中国の王毅・外交担当国務委員兼外交部長が、米国のジョー・バイデン次期大統領の就任を控え、米国の2つの主な同盟国である韓国・日本と安定的な“関係維持”のための歴訪に乗り出した。バイデン政権が発足してからも続くと予想される米中対立の中で、韓国の悩みも深まるものと見られる。
チェ・ヨンサム外交部報道官は24日、定例ブリーフィングで「カン・ギョンファ長官が26日、王毅外交部長と韓中外相会談及び昼食会を行う。両国外相は新型コロナウイルスへの対応における協力および両国間の高官級交流などの2国間関係や、朝鮮半島情勢、地域および国際問題など、相互の関心事について意見を交換する。(今回の会談は)両国関係の発展に向けた多様な方策を模索する契機となる見通し」だと述べた。
これに先立ち、王毅外交部長は同日午後に最初の訪問先である東京で日本の茂木敏充外相と会談した後、晩餐を共にした。今回の会談で日本と中国は「安定的な両国関係が地域と国際社会にとって非常に重要だ」ということで意見が一致し、今月中にビジネス目的の往来を再開することにした。王毅外相は25日には菅義偉首相を表敬訪問した後、韓国に渡る予定だ。韓国では26日、ムン・ジョンイン大統領統一外交安保特別補佐官、ユン・ゴニョン議員、ホン・イクピョ議員らと朝食を共にした後、カン・ギョンファ長官と会談し、夕方にはイ・へチャン前共に民主党代表が主催する晩餐会に出席する。

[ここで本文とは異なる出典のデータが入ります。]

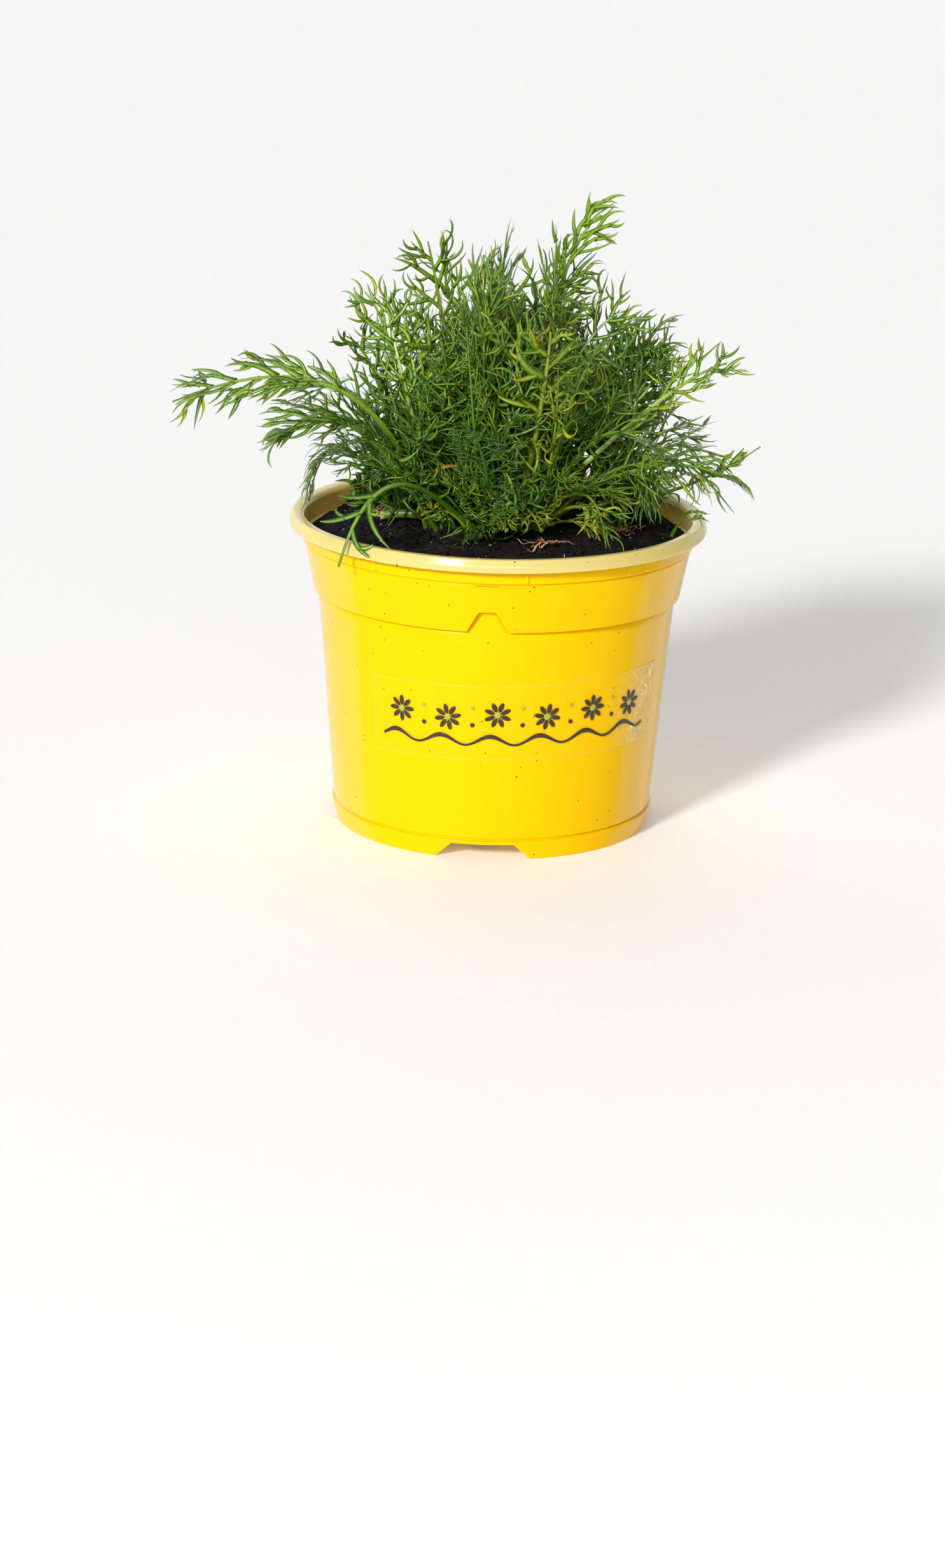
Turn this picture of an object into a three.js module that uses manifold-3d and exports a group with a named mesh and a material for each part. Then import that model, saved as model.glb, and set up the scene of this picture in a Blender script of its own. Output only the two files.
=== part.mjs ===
// Potted chamomile: a clump of young feathery plants in a thin-walled round nursery pot.
// Millimetres, +Z up. The origin is the centre of the pot's base, on the surface it stands on.
// The front of the pot, with its label, faces -Y.

import * as THREE from 'three';
import { mergeVertices } from 'three/addons/utils/BufferGeometryUtils.js';
import Module from 'manifold-3d';

const wasm = await Module();
wasm.setup();

// Driving dimensions of the pot
const POT_HEIGHT = 90.1;
const RIM_RADIUS = 60;
const RIM_INNER_RADIUS = 56.6;
const RIM_UNDERSIDE = 86.4;
const RIM_CORNER = 0.9;
const LIP_THICKNESS = 1.2;
const NECK_RADIUS = 56.3;
const NECK_BOTTOM = 82.6;
const SHOULDER_TOP_RADIUS = 55.8;
const SHOULDER_BOTTOM_RADIUS = 52.9;
const STEP_HEIGHT = 68;
const WALL_TOP_RADIUS = 51.5;
const WALL_FOOT_RADIUS = 46.2;
const FOOT_BAND_HEIGHT = 5.6;
const FOOT_BAND_RADIUS = 46.6;
const FOOT_RADIUS = 45.7;
const WALL = 0.9;
const FLOOR = 1;
const FOOT_BAND_SLOPE = 0.3;
const POT_SEGMENTS = 48;

// Stacking notches in the step, and drain channels under the base
const QUARTERS = 4;
const NOTCH_BOTTOM_WIDTH = 11.6;
const NOTCH_TOP_WIDTH = 4.7;
const NOTCH_HEIGHT = 6;
const NOTCH_TURN = -2.7;
const CHANNEL_BOTTOM_WIDTH = 27;
const CHANNEL_TOP_WIDTH = 17.6;
const CHANNEL_HEIGHT = 4.5;
const CHANNEL_INNER_END = 25;
const CHANNEL_TURN = -3;
const DRAIN_HOLE_RADIUS = 4;
const DRAIN_HOLE_PLACE = 34;
const DRAIN_HOLE_SIDES = 16;

// How far a cutting shape runs past the face it opens, and the distance at which corners are one
const CUT_OVERRUN = 1;
const DRAIN_CUT_LENGTH = 20;
const MERGE_TOLERANCE = 1e-4;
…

王毅外交部長は今回の歴訪で、バイデン政権の発足後進められる見込みの韓米日の三角協力による“中国けん制”の試みを、事前にけん制するものとみられる。先月6日、王毅部長は“中国包囲”のための米国・日本・オーストラリア・インドの4カ国の安全保障協議体「クアッド(QUAD)」外相会議の直後、東南アジア5カ国を歴訪し、「米国のインド太平洋戦略は時代遅れの冷戦的思考だ」と批判した。王毅部長は、バイデン政権の発足に合わせて、このような憂慮をより直接的かつ具体的に伝えるものとみられる。8月末に訪韓した中国の楊潔チ外交担当政治局員も「戦略的コミュニケーションを強化し、両国の発展戦略の積極的な連携を推進」することにより、「中国と韓国の戦略的協力パートナー関係を新たな段階に引き上げよう」と提案した。
残る関心事は、中国の習近平国家主席の年内訪韓が実現するかどうかだ。しかし、韓国に新型コロナ感染第3波が押し寄せているうえ、バイデン政権の発足を控えた時点で、習主席の訪韓まで受け入れることは“外交的負担”が大きすぎるという意見が多く、実現は不透明だ。